We do not view the facts in this case to demonstrate intentional fraud. If this were true, we would be less sympathetic to defendants' defense of waiver. Also, the defendants did not know that the plaintiffs contemplated making extensive changes in the type of restaurant plaintiffs intended to operate on the premises. Plaintiffs, having failed in their attempt to upgrade the restaurant, delayed electing to rescind the contract, and the defendants, under the facts of this case, should not be the victims of the plaintiffs' failure. We conclude that plaintiffs, by their actions, waived their right to sue for rescission.

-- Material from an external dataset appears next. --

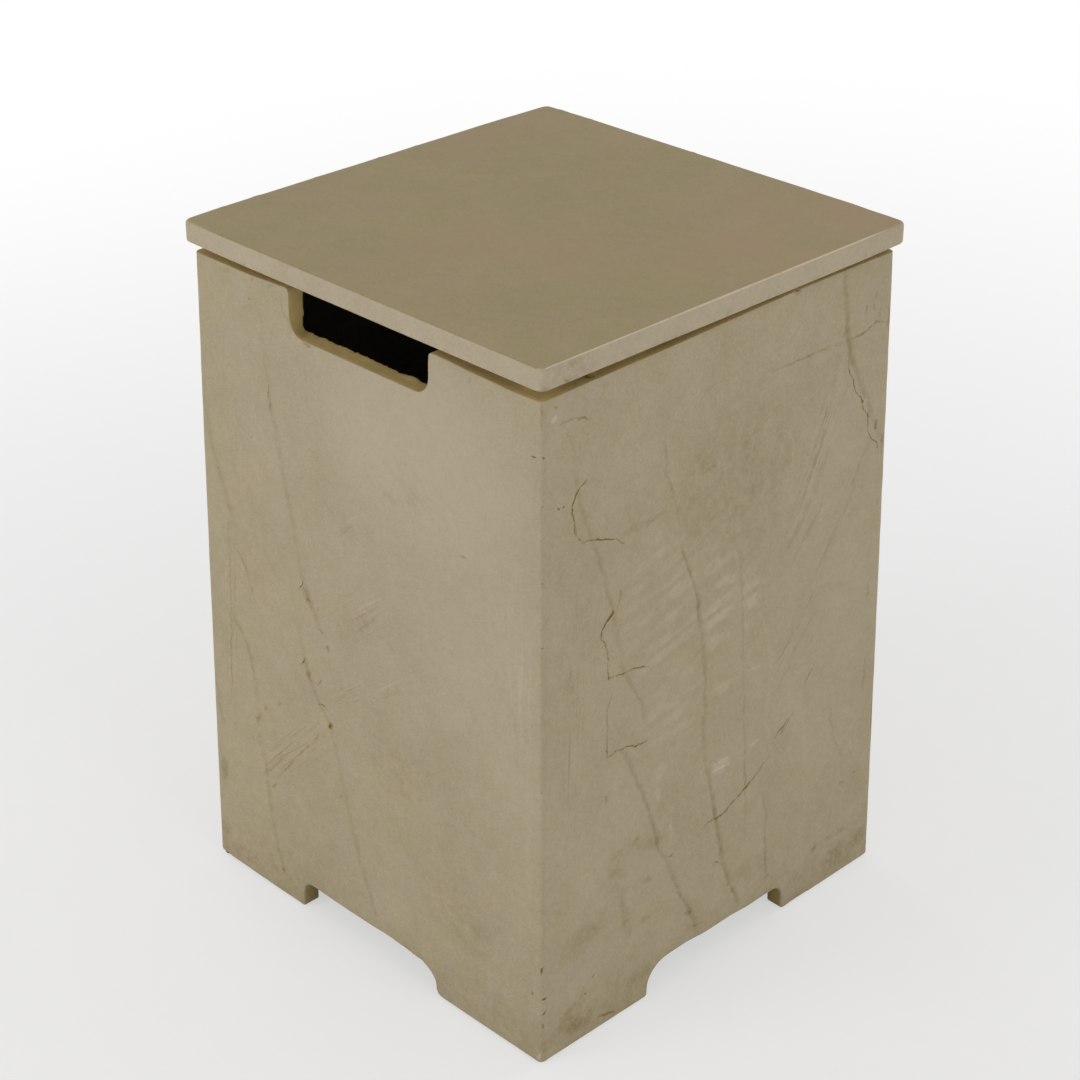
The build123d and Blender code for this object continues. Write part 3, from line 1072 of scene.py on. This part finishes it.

Having concluded that plaintiffs were not entitled to rescission, we need not discuss plaintiffs' further assignments of error and the defendants' cross assignment of error, both pertaining to damages.
Reversed and remanded for entry of a decree in accordance herewith.
[1]  The full extent of these purported losses is difficult to determine. Plaintiffs divided the ownership of the real property and the restaurant business, retaining ownership of the fee in their own names and placing the restaurant business in the name of Granny Grump, Inc., a corporation wholly owned by plaintiffs. Plaintiffs charge $875 per month rent to the corporation for the restaurant building. Plaintiffs also testified that they lived rent free in the mobile home included with their purchase of the Sea Breeze, and that they charged all of their meals and automotive expenses to the restaurant. Evidence was also introduced that some of the charges to petty cash were for personal and nonbusiness expenses.